I’m not going to mention any names here, but while I used to pray Goldie Hawn would sneak into my bedroom at night, now I lie sleepless, afraid that she is waiting to jump out of my closet scaring me half to death. I am scared because nobody belongs in my closet—other than perhaps the cat—and because I don’t even recognize Goldie anymore.
Getting on with better and better sex positively requires that we all flaunt our physical peculiarities, rather than trying to hide them. If you have a big butt, get a t-shirt with an arrow pointing down on the back of it and wear it proudly.

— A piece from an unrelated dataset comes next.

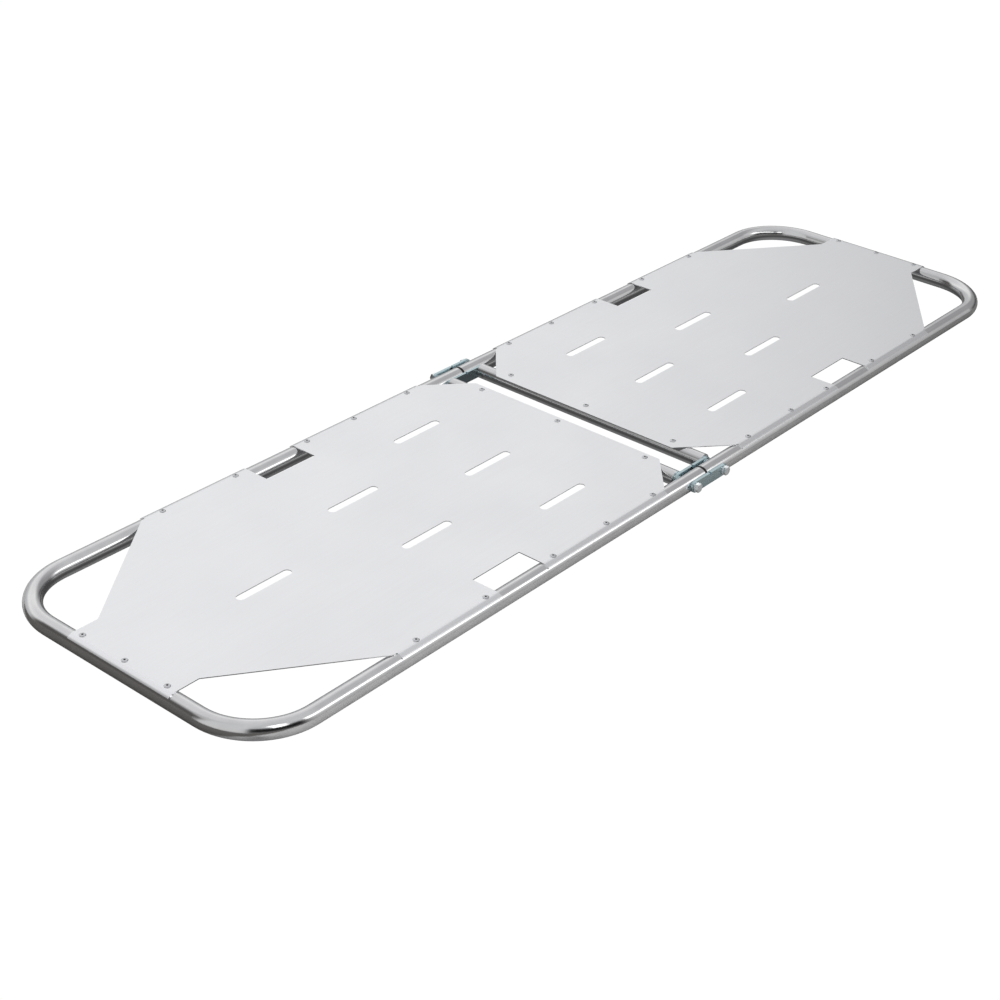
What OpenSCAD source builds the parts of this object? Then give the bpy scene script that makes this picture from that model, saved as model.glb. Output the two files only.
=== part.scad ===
// Folding stretcher: two U-shaped tube frames with riveted sheet beds, joined by link hinges.
// Open and flat. X runs along the stretcher, Y across it, Z up from the surface it lies on.
// The hinge is at X = 0. Left is -X, right is +X, near is -Y and far is +Y.

/* [Overall] */
// Length over the tubes, open and flat
overall_l = 1900; // [1860:2:1960]
// Width over the tubes
overall_w = 524; // [516:2:560]

/* [Tubes] */
// Outside diameter of the bent frame tube
tube_d = 28; // [27:0.5:30]
// Wall of the bent frame tube
tube_wall = 1.8; // [1.5:0.1:2.2]
// Radius of the two bends, to the middle of the tube
bend_r = 100; // [80:1:120]
// Outside diameter of the tube across the hinge end
cross_d = 25; // [22:0.5:25]
// Wall of that cross tube
cross_wall = 1.5; // [1.2:0.1:1.8]

/* [Bed] */
// Thickness of the sheet
sheet_t = 1.5; // [1:0.1:2]
// How far round the tube the edges of the sheet are pressed
lip_angle = 45; // [30:1:60]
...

If you have a paunch, put a magic-marker, jack-o-lantern face on it—and when you sexily raise your shirt, say “Boo.” Instantly, your lover will either run away or appreciate your sense of humor. And either way, you still have the permanent-marker picture on your belly that will appear backward in the mirror.
You are hot.
Rumor has it that George Bernard Shaw was still having great sex at 101 years old. So, there is still time for me and you to write books and have fine sex. If you would pass that rumor around, I would appreciate it—because I just started it, and I would be totally thrilled to have some stranger, friend, or kid at the supermarket yank at my shirt sleeve and whisper, “George had sex when he was over 100 years old.”
But really, my point here isn’t funny. It is that you—just the way you are—are the absolute sexiest you are ever likely to be, so you might as well go for it. You are hot. In fact, if you got any hotter, you would have to carry around a fire extinguisher.
If you can’t tap into your hotness, then by all means—find someone who can. And once they have, then warm your cockles, heart, and genitals by the hearth of your sexual heat.
I’ve heard rumors that after we die we are likely to have less sex. I know that there are some couples who think that isn’t possible, and to them I say, “What are we waiting for?”
Sex is for the living—so, reach down, grab your own wrist, and if there is a pulse, then it’s time for sex. Heck, hedge your bets, start having more sex now—and if there is sex after you die, you will have a head start. But if there isn’t sex after death, then it is worth having some before breakfast, after lunch, and on both sides of dinner.
Whether there will be sex in heaven or not, you don’t have to wait until you are there to have heavenly sex. Don’t let earthly concerns get in your way—and above all, remember that good-humored sex is the best sex there is.
If you find yourself getting overly serious about sex, dodge that bullet and get on with physical pleasure while you are still corporal enough to enjoy it.